■ **PROBLEM STATEMENT**:
Only the lines holding the string "scene" are needed. Copy each one.

■ **RAW DATA**:
=====
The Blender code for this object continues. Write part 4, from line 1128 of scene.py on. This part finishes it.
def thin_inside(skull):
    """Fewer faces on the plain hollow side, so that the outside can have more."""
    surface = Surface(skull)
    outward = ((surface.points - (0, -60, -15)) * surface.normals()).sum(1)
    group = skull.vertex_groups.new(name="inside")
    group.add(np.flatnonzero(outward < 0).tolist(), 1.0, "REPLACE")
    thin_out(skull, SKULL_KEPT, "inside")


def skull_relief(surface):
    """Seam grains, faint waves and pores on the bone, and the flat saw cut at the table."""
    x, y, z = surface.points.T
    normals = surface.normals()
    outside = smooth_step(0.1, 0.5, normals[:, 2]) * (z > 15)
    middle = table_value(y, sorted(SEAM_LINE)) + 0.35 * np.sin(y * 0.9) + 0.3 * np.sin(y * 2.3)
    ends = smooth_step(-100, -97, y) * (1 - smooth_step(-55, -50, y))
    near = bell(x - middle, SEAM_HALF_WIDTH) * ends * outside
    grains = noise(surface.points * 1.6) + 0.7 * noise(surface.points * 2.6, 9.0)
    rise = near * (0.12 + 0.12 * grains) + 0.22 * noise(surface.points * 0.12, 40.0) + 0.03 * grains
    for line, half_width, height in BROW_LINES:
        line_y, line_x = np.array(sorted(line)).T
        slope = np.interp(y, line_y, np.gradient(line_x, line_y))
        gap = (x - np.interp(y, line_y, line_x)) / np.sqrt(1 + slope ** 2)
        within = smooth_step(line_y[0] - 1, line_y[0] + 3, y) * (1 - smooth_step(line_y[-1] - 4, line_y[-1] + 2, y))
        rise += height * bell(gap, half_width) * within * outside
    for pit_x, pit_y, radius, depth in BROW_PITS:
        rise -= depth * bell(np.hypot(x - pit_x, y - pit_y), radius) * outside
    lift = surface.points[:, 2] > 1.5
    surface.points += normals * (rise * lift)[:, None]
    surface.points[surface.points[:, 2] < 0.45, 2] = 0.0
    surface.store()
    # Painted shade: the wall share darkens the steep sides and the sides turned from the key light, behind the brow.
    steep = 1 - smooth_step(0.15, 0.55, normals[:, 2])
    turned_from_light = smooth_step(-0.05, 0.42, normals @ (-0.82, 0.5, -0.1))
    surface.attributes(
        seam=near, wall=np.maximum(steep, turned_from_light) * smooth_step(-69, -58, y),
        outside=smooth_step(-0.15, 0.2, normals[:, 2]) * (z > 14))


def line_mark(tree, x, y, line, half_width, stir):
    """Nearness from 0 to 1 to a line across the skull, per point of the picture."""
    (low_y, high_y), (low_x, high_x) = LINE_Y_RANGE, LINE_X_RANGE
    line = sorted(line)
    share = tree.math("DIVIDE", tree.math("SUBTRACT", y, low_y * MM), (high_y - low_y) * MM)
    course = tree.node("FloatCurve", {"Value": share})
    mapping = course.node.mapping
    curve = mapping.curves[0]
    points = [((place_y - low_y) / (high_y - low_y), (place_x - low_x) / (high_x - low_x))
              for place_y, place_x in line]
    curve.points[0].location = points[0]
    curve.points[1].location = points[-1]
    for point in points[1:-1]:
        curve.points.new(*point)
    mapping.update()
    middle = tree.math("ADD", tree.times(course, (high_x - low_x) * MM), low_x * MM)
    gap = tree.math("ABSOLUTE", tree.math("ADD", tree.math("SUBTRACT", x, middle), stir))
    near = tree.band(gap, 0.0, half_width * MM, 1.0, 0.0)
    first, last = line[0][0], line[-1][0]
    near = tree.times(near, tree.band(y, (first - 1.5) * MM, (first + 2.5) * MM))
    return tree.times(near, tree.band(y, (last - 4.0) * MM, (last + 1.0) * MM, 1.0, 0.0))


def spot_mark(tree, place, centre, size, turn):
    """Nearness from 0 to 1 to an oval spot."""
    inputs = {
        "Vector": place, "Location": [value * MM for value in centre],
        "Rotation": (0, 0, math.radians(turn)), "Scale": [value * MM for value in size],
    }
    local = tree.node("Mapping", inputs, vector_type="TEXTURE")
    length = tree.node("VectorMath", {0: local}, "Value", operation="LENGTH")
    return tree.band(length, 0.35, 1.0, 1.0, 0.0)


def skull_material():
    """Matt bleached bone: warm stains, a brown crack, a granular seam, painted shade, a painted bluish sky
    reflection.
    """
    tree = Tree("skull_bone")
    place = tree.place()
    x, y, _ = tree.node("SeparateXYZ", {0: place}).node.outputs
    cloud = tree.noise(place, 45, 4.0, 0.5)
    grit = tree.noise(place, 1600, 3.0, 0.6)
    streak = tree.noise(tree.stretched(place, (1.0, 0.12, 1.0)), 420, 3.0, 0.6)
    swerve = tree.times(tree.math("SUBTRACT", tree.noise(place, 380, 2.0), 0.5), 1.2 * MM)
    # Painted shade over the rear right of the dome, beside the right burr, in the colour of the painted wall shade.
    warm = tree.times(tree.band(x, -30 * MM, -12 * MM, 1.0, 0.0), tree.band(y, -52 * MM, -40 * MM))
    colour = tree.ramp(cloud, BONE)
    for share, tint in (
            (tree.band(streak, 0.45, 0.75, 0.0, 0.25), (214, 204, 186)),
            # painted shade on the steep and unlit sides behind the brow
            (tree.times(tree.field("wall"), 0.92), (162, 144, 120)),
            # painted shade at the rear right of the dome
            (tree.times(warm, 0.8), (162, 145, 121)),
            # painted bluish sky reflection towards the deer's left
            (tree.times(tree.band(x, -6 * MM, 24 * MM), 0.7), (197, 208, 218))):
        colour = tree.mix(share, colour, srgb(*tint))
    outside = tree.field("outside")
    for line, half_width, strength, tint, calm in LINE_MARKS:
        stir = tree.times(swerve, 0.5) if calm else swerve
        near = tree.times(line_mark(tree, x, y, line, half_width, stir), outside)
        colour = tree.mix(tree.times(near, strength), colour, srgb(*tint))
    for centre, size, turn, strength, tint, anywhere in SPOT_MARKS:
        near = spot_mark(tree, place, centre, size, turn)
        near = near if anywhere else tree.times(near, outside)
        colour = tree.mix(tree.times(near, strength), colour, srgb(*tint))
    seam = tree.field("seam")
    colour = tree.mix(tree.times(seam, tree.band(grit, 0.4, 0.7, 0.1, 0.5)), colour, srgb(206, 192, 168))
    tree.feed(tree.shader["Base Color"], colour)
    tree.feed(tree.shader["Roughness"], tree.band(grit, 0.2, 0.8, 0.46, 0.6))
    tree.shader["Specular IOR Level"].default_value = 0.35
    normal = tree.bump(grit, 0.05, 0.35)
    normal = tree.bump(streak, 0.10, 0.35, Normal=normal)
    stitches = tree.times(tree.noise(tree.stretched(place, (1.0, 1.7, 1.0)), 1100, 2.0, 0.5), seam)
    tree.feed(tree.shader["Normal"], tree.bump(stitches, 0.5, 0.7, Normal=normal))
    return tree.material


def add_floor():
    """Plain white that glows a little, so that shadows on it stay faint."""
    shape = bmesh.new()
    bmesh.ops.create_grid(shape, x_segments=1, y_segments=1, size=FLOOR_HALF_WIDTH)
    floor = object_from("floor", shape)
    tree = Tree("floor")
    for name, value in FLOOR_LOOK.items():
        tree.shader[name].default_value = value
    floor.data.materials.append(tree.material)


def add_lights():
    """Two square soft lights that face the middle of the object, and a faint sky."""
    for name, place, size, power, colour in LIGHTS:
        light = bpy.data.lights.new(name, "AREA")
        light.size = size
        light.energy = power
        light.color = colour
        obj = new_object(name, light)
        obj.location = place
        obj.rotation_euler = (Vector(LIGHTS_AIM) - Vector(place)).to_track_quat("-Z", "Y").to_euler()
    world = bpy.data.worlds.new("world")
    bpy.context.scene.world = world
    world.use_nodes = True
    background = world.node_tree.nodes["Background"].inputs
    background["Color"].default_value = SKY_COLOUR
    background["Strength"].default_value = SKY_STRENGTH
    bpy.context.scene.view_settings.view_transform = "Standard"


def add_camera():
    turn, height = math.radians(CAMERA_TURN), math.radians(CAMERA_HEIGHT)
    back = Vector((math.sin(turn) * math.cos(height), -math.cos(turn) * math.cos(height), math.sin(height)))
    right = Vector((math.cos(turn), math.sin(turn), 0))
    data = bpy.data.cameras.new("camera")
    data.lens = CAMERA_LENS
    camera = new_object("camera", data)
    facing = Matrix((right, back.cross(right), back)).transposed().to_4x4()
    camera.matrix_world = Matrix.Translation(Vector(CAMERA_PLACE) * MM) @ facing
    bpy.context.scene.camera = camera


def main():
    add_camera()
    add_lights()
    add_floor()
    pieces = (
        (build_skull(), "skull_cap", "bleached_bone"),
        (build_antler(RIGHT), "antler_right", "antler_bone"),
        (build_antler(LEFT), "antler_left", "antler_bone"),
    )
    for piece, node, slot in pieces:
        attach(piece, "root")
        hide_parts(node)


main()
=====
■ **EXERCISE OUTPUT**:
The Blender code for this object continues. Write part 4, from line 1128 of scene.py on. This part finishes it.
    bpy.context.scene.world = world
    bpy.context.scene.view_settings.view_transform = "Standard"
    bpy.context.scene.camera = camera